### WHAT YOU SHOULD DO
All lines holding the string "this" are to be shown.

### DATA RECORDS
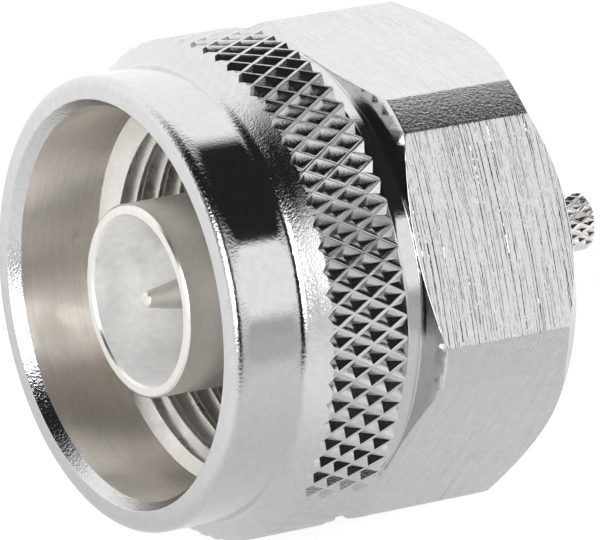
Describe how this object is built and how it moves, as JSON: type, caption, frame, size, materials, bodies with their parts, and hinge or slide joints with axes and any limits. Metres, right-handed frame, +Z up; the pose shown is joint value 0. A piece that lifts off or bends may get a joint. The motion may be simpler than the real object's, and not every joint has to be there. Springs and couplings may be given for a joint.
{
  "type": "coaxial plug",
  "caption": "Straight N coaxial plug, bright nickel, with a knurled hexagonal coupling nut, a bare contact sleeve and pin, and a thin knurled crimp neck for cable.",
  "frame": {"origin": "centre of the contact sleeve's front face, on the axis, where two connectors meet", "axes": "+X along the axis from the mating end to the cable, +Z up and square to the flat of the nut that faces up"},
  "size_m": [0.0234, 0.021, 0.021],
  "materials": {
    "nickel": "bright nickel plate on turned and milled brass",
    "white_bronze": "satin white bronze plate on turned brass",
    "contact_plate": "satin plate on turned brass",
    "spring_bronze": "plain spring bronze",
    "white_polymer": "turned white fluoropolymer",
    "gasket_rubber": "moulded silicone rubber"
  },
  "bodies": {
    "connector_body": {"contact_sleeve_body": "white_bronze", "retaining_ring": "spring_bronze", "gasket": "gasket_rubber", "centre_contact": "contact_plate", "front_insulator": "white_polymer", "rear_insulator": "white_polymer", "crimp_body": "white_bronze"},
    "coupling_nut": {"coupling_nut": "nickel"}
  },
  "joints": [
    {"name": "nut_spin", "type": "hinge", "parent": "connector_body", "child": "coupling_nut", "pos_m": [0.0133, 0, 0], "axis": [1, 0, 0], "continuous": true}
  ]
}
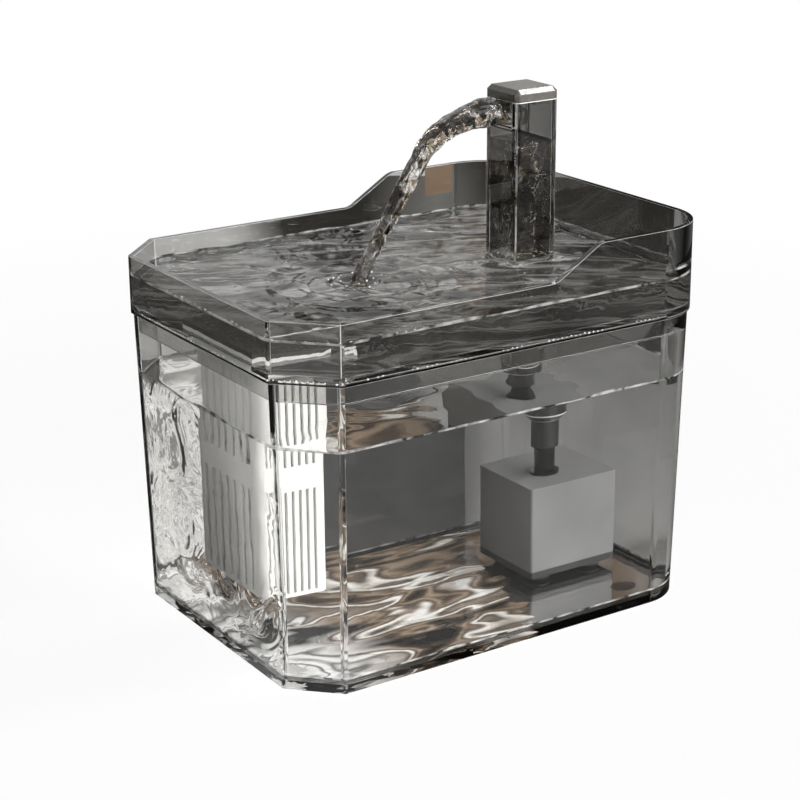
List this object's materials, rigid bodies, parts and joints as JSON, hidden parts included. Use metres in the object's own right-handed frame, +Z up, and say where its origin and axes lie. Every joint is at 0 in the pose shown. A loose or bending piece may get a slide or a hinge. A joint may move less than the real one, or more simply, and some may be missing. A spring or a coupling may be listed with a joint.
{
  "type": "pet water fountain",
  "caption": "Clear grey pet water fountain: tank, drinking tray with a raised rear wall, square spout column, slotted filter cage and cube pump.",
  "frame": {"origin": "centre of the body's outline on the surface it stands on", "axes": "+X towards the raised rear with the spout, -X towards the low drinking end, +Y across, +Z up"},
  "size_m": [0.2, 0.152, 0.212],
  "materials": {
    "smoky_clear": "polished clear grey",
    "clear_silicone": "soft clear",
    "cap_grey": "polished brownish grey",
    "black_silicone": "satin black",
    "cage_white": "matt white",
    "filter_fleece": "white fleece",
    "filter_sponge": "open sponge",
    "pump_grey": "satin grey",
    "pump_dark": "satin dark grey",
    "smoke_dark": "polished dark smoke",
    "impeller_white": "satin",
    "ferrite": "ground ferrite",
    "shaft_ceramic": "polished ceramic",
    "core_iron": "stamped sheets",
    "bobbin_plastic": "satin",
    "copper": "enamelled wire"
  },
  "bodies": {
    "base": {"tank": "smoky_clear", "tank_feet": "clear_silicone", "pump_body": "pump_grey", "pump_base": "pump_dark", "motor_can": "pump_dark", "outlet_tube": "smoke_dark", "rotor_shaft": "shaft_ceramic", "upper_bush": "black_silicone", "lower_bush": "black_silicone", "stator_core": "core_iron", "coil_bobbin": "bobbin_plastic", "stator_coil": "copper", "cable_gland": "black_silicone", "suction_feet": "black_silicone"},
    "drinking_tray": {"tray": "smoky_clear"},
    "spout": {"spout_column": "smoky_clear", "column_seal": "clear_silicone", "spout_ramp": "smoky_clear", "hose_coupler": "black_silicone"},
    "cap": {"spout_cap": "cap_grey"},
    "filter": {"filter_housing": "cage_white", "filter_pouch": "filter_fleece", "filter_foam": "filter_sponge"},
    "lid": {"filter_lid": "smoky_clear"},
    "rotor": {"impeller": "impeller_white", "rotor_magnet": "ferrite"}
  },
  "joints": [
    {"name": "tray_lift", "type": "slide", "parent": "base", "child": "drinking_tray", "axis": [0, 0, 1], "range_m": [0, 0.12]},
    {"name": "spout_lift", "type": "slide", "parent": "drinking_tray", "child": "spout", "axis": [0, 0, 1], "range_m": [0, 0.11]},
    {"name": "cap_lift", "type": "slide", "parent": "spout", "child": "cap", "axis": [0, 0, 1], "range_m": [0, 0.03]},
    {"name": "filter_lift", "type": "slide", "parent": "drinking_tray", "child": "filter", "axis": [0, 0, 1], "range_m": [0, 0.125]},
    {"name": "lid_lift", "type": "slide", "parent": "filter", "child": "lid", "axis": [0, 0, 1], "range_m": [0, 0.03]},
    {"name": "impeller_spin", "type": "hinge", "parent": "base", "child": "rotor", "pos_m": [0.0635, 0.015, 0.02], "axis": [0, 0, 1], "continuous": true}
  ]
}
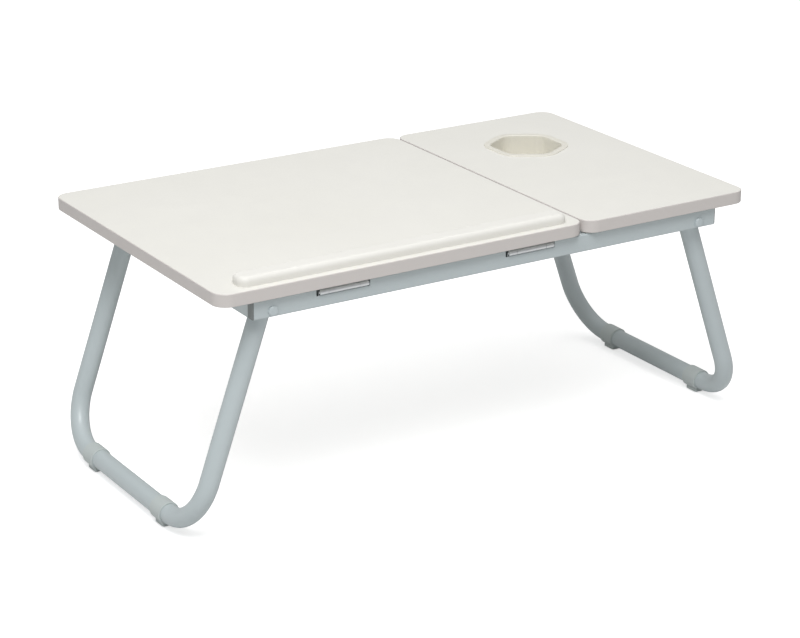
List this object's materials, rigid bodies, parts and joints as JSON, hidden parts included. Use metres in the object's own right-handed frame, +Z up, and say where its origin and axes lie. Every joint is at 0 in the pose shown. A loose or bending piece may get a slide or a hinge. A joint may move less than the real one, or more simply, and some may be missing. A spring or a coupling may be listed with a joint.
{
  "type": "folding tray table",
  "caption": "Low folding bed tray table: tilting main board with stop ledge, fixed side board with hexagonal cup holder, tube frame and folding U legs.",
  "frame": {"origin": "on the floor under the centre of the table, the bottom centre of the whole table with its legs open", "axes": "+X along the long side towards the cup holder, +Y towards the back (the edge that lifts), +Z up"},
  "size_m": [0.6572, 0.35, 0.259],
  "materials": {
    "laminate": "off-white melamine laminate on fibreboard, satin",
    "edge_band": "off-white edge strip, satin",
    "ledge": "off-white wrapped fibreboard, satin",
    "cup_plastic": "cream moulded plastic, semi-gloss",
    "powder_coat": "pale grey-green powder coat, semi-gloss",
    "rivet_coat": "pale grey coated rivet",
    "plated_steel": "bright plated steel",
    "zinc_steel": "zinc plated steel",
    "nylon": "natural white nylon",
    "foot_plastic": "pale grey moulded plastic",
    "rubber_pad": "black rubber",
    "plug_plastic": "dark grey moulded plastic"
  },
  "bodies": {
    "frame": {"back_left_pivot_rivet": "rivet_coat", "back_left_pivot_washer": "nylon", "back_left_rail_plug": "plug_plastic", "back_rail": "powder_coat", "back_right_pivot_rivet": "rivet_coat", "back_right_pivot_washer": "nylon", "back_right_rail_plug": "plug_plastic", "centre_strap": "powder_coat", "cup_holder": "cup_plastic", "front_left_pivot_rivet": "rivet_coat", "front_left_pivot_washer": "nylon", "front_left_rail_plug": "plug_plastic", "front_rail": "powder_coat", "front_right_pivot_rivet": "rivet_coat", "front_right_pivot_washer": "nylon", "front_right_rail_plug": "plug_plastic", "left_end_bar": "powder_coat", "left_hinge_frame_leaf": "plated_steel", "left_hinge_pin": "plated_steel", "left_rack": "powder_coat", "panel_bumper_1": "rubber_pad", "panel_bumper_2": "rubber_pad", "rack_strap": "powder_coat", "right_end_bar": "powder_coat", "right_hinge_frame_leaf": "plated_steel", "right_hinge_pin": "plated_steel", "right_rack": "powder_coat", "side_panel": "laminate", "side_panel_edge_band": "edge_band", "side_panel_screw_1": "zinc_steel", "side_panel_screw_2": "zinc_steel", "side_panel_screw_3": "zinc_steel", "side_panel_screw_4": "zinc_steel"},
    "main_board": {"main_panel": "laminate", "main_panel_edge_band": "edge_band", "stop_ledge": "ledge", "left_hinge_panel_leaf": "plated_steel", "right_hinge_panel_leaf": "plated_steel", "left_hinge_screw_1": "zinc_steel", "left_hinge_screw_2": "zinc_steel", "right_hinge_screw_1": "zinc_steel", "right_hinge_screw_2": "zinc_steel", "left_prop_clip": "nylon", "right_prop_clip": "nylon", "left_prop_clip_screw": "zinc_steel", "right_prop_clip_screw": "zinc_steel"},
    "prop": {"prop_rod": "zinc_steel"},
    "left_leg": {"left_leg_tube": "powder_coat", "left_front_foot_clip": "foot_plastic", "left_front_foot_pad": "rubber_pad", "left_back_foot_clip": "foot_plastic", "left_back_foot_pad": "rubber_pad"},
    "right_leg": {"right_leg_tube": "powder_coat", "right_front_foot_clip": "foot_plastic", "right_front_foot_pad": "rubber_pad", "right_back_foot_clip": "foot_plastic", "right_back_foot_pad": "rubber_pad"}
  },
  "joints": [
    {"name": "main_board_tilt", "type": "hinge", "parent": "frame", "child": "main_board", "pos_m": [0, -0.1705, 0.233], "axis": [1, 0, 0], "range_deg": [0, 34]},
    {"name": "prop_swing", "type": "hinge", "parent": "main_board", "child": "prop", "pos_m": [-0.1003, -0.0375, 0.234], "axis": [1, 0, 0], "range_deg": [-68, 0]},
    {"name": "left_leg_fold", "type": "hinge", "parent": "frame", "child": "left_leg", "pos_m": [-0.243, 0, 0.2245], "axis": [0, -1, 0], "range_deg": [0, 109.5]},
    {"name": "right_leg_fold", "type": "hinge", "parent": "frame", "child": "right_leg", "pos_m": [0.243, 0, 0.2245], "axis": [0, 1, 0], "range_deg": [0, 109.5]}
  ],
  "couplings": [
    {"joint": "prop_swing", "follows": "main_board_tilt", "ratio": -2}
  ]
}
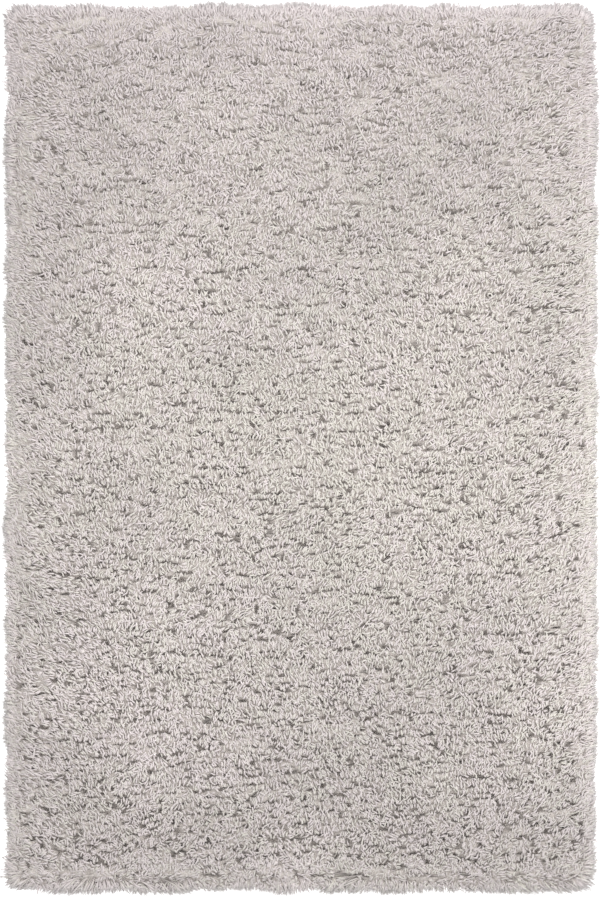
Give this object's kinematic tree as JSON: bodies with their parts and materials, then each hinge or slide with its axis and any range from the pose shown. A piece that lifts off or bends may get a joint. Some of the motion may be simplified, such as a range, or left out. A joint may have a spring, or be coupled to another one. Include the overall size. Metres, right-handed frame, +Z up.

### OUTPUT BELOW
Describe how this object is built and how it moves, as JSON: type, caption, frame, size, materials, bodies with their parts, and hinge or slide joints with axes and any limits. Metres, right-handed frame, +Z up; the pose shown is joint value 0. A piece that lifts off or bends may get a joint. The motion may be simpler than the real object's, and not every joint has to be there. Springs and couplings may be given for a joint.
List this object's materials, rigid bodies, parts and joints as JSON, hidden parts included. Use metres in the object's own right-handed frame, +Z up, and say where its origin and axes lie. Every joint is at 0 in the pose shown. A loose or bending piece may get a slide or a hinge. A joint may move less than the real one, or more simply, and some may be missing. A spring or a coupling may be listed with a joint.
List this object's materials, rigid bodies, parts and joints as JSON, hidden parts included. Use metres in the object's own right-handed frame, +Z up, and say where its origin and axes lie. Every joint is at 0 in the pose shown. A loose or bending piece may get a slide or a hinge. A joint may move less than the real one, or more simply, and some may be missing. A spring or a coupling may be listed with a joint.
Give this object's kinematic tree as JSON: bodies with their parts and materials, then each hinge or slide with its axis and any range from the pose shown. A piece that lifts off or bends may get a joint. Some of the motion may be simplified, such as a range, or left out. A joint may have a spring, or be coupled to another one. Include the overall size. Metres, right-handed frame, +Z up.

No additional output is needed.